Mock service dependencies


Suppose you’re building a service that depends on several other services to work. You write a bunch of code and carefully include error handling code and have a plan for what happens if each service your new service calls fails. Naturally, you want to test your code. These services are invoked over a network. Perhaps they’re web services but they may be some other network protocol. Suppose further your code is nicely factored so there’s a “client” class that presents the network service as a library API to the rest of the service.

There are a few approaches to ensure you have tests that exercise as much of your own service’s code as possible.

All of these approaches share the idea that you want to have a mock service that you can instruct how to reply so each test can exercise an aspect of the “target” services code.

One approach is to write “mock” services at the library level – swap out the code that calls out to the network with tame code you tell what to do as part of the test set-up. This would involve preparing to return predetermined results for a given request (a proper response or an error of some kind).

Another approach is to “mock” out at the “service transport” level – keep the client implementation that thinks it’s making, say, HTTP requests but swap out the HTTP client with a library that accepts HTTP requests at the API level and replies with appropriate HTTP responses.

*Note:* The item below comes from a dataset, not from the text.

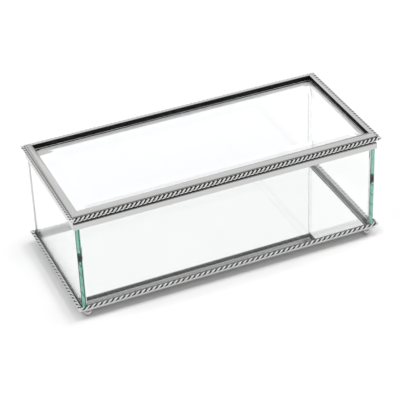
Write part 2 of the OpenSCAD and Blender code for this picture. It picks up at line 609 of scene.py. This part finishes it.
def glass_material(name, colour):
    """Clear glass that lets lamps through to what it holds."""
    material, tree, shader = new_material(name)
    shader.inputs["Base Color"].default_value = opaque(colour)
    shader.inputs["Metallic"].default_value = 0.0
    shader.inputs["Transmission Weight"].default_value = 1.0
    shader.inputs["IOR"].default_value = 1.5
    shader.inputs["Roughness"].default_value = 0.0
    output = tree.nodes["Material Output"]
    clear = tree.nodes.new("ShaderNodeBsdfTransparent")
    clear.inputs["Color"].default_value = opaque([v**0.25 for v in colour])
    rays = tree.nodes.new("ShaderNodeLightPath")
    surface = shader.outputs[0]
    for ray in ("Is Diffuse Ray", "Is Shadow Ray"):
        mix = tree.nodes.new("ShaderNodeMixShader")
        tree.links.new(rays.outputs[ray], mix.inputs[0])
        tree.links.new(surface, mix.inputs[1])
        tree.links.new(clear.outputs[0], mix.inputs[2])
        surface = mix.outputs[0]
    tree.links.new(surface, output.inputs["Surface"])
    return material


def clear_glass():
    """Glass seen through its faces."""
    name = "clear_glass"
    return bpy.data.materials.get(name) or glass_material(name, bpy.context.scene.casket_finishes.glass)


def cut_glass():
    """Glass seen through its cut edges."""
    name = "glass_cut_edge"
    return bpy.data.materials.get(name) or glass_material(
        name, bpy.context.scene.casket_finishes.cut_edge
    )


def pane_glass():
    """Glass of the lid's pane."""
    return glass_material("pane_glass", bpy.context.scene.casket_finishes.pane)


def arris_material():
    """Ground arris of a glass edge: dark, with a soft sheen."""
    name = "ground_arris"
    if name in bpy.data.materials:
        return bpy.data.materials[name]
    material, tree, shader = new_material(name)
    place = object_place(tree)
    grain = noise(tree, place, 900.0)
    dark = bpy.context.scene.casket_finishes.arris
    tree.links.new(
        mix_colour(tree, grain, opaque([v * 0.5 for v in dark]), opaque([v * 1.5 for v in dark])),
        shader.inputs["Base Color"],
    )
    shader.inputs["Roughness"].default_value = 0.22
    return material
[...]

A third approach is to “mock” the network service at the network level. This last approach involves writing a complete enough implementation of the target service to behave like the target service that can be instructed to reply with a proper response, a malformed response of some kind, or an error after some specified time (as fast as possible, normally, except when exercising timeout handling code) .. or even to do things like close the network connection before responding, or simply never respond at all. This exercises the entire stack of client code and permits testing of the service code and the network client code. It can be more work than the first two approaches, but provides the most confidence that as much of the service is exercised as possible. It also makes the test code more resilient to internal refactoring of the service since more of it is adhering to the externally visible API boundary (which presumably is more costly to change anyway) rather than introducing another surface acting as an API boundary. This mock service implementation can also be used with other client implementations helping to reduce the amount of code involved.